In order to indicate in which direction the varying general conditions of society must be investigated so as to yield all that is essential for the sociological knowledge of kinship, it was found most convenient to range the facts in two main lines of inquiry: (1) The different sets of facts which express the central collective idea of what fatherhood is; and the various other collective ideas—legal, customary, moral—of a normative character referring to the relation in question. The social facts in which these ideas must be looked for are: Beliefs, traditions, customs referring to the relation in question (as for instance the couvade type), and functions of kindred such as legal duties and obligations between parent and child. (2) The facts in which the expression of the collective feelings characteristic of the relation in question is to be found. The facts of daily life, as well as the dramatic expression of feelings, come in here. The emotional character of the parental kinship relation is of the highest importance in determining the social feature of this relation, and for the comprehension of its social working.

These points of view will be applied hereafter to the discussion of the Australian parental kinship. But in order to illustrate here their theoretical bearing, a short discussion will be given of some of the ways in which the concept of kinship has been applied to low societies by sociologists.
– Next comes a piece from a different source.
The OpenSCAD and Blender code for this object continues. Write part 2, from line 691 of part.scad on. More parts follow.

Morgan's way of dealing with the meaning of kinship must be first mentioned.[566] He assumes without further discussion that kinship was conceived always and in all societies, even the lowest ones, in terms of consanguinity.[567] Our discussion of consanguinity shows how great a mistake it was on the part of Morgan to impute to the primitive mind a whole series of ideas which absolutely and necessarily must have been foreign to it. As was said above, primitive mankind was certainly wholly ignorant of the process of procreation, and the relation of the sexes cannot possibly have been the source of kinship ideas. How great a part this assumption plays in Morgan's deductions it is easy to perceive.[568] And he was led to it by omitting to discuss and analyze the concept of kinship, and by applying to low societies our own social concept of it.
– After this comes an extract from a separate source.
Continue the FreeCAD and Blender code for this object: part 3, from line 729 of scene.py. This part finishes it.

J. F. MacLennan uses also the kinship concept as identical with that of blood relationship.[569] But it must be emphatically stated that MacLennan recognizes both the importance of feelings in relation to kinship[570] and the fact that consanguinity was not known to primitive man,[571] although he unfortunately does not develop these two important ideas.
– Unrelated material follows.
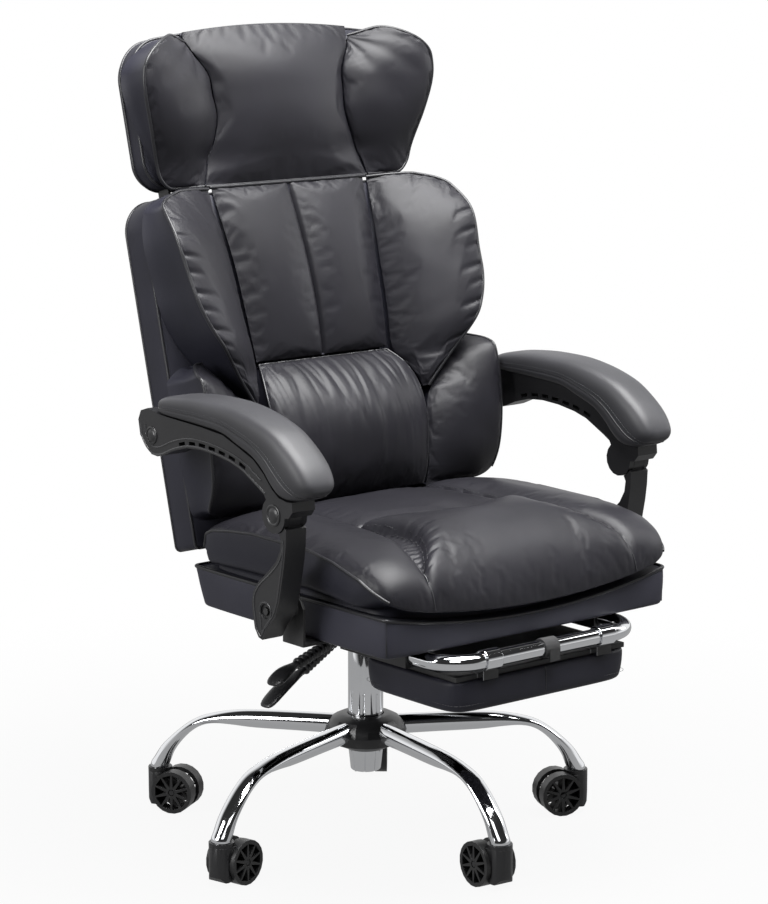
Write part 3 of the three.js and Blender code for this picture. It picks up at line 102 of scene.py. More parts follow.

The same use of the concept of kinship (Verwandtschaft) was pointed out above as a mistake of Dargun's. The ideas on kinship of Prof. Frazer and Mr. Thomas were also dealt with above, where it was found that they were not adapted to the complexity of the facts.

Mr. Sidney Hartland rightly sees that kinship is not necessarily identical with consanguinity in our sense. But he wrongly restricts kinship to a specific kind of ideas about community of blood. "Though kinship, however, is not equivalent to blood relationship in our sense of the term, it is founded on the idea of common blood which all within the kin possess, and to which all outside the kin are strangers. A feeling of solidarity runs through the entire kin, so that it may be said without hyperbole that the kin is regarded as one entire life, one body whereof each unit is more than metaphorically a member, a limb. The same blood runs through them all, and 'the blood is the life.'"[572] This definition, illustrated as it is by many examples, is one more instance showing that the idea underlying kinship may be different from the idea of consanguinity in our sense, i. e. consanguinity of blood through procreation. But the affirmation that kinship is always based on some idea of common blood, seems to be not in accord with the facts. Moreover this passage, which is the only one designed to define kinship, is quite inadequate to the importance of the subject, especially in a treatise devoted to primitive paternity, and the result is that in this admirable work the purely sociological side presents some obscurities. The following remark: "Kindred with the father is first and foremost juridical—a social convention"[573] is also incorrect in the light of the foregoing discussion of the legal aspect of kinship.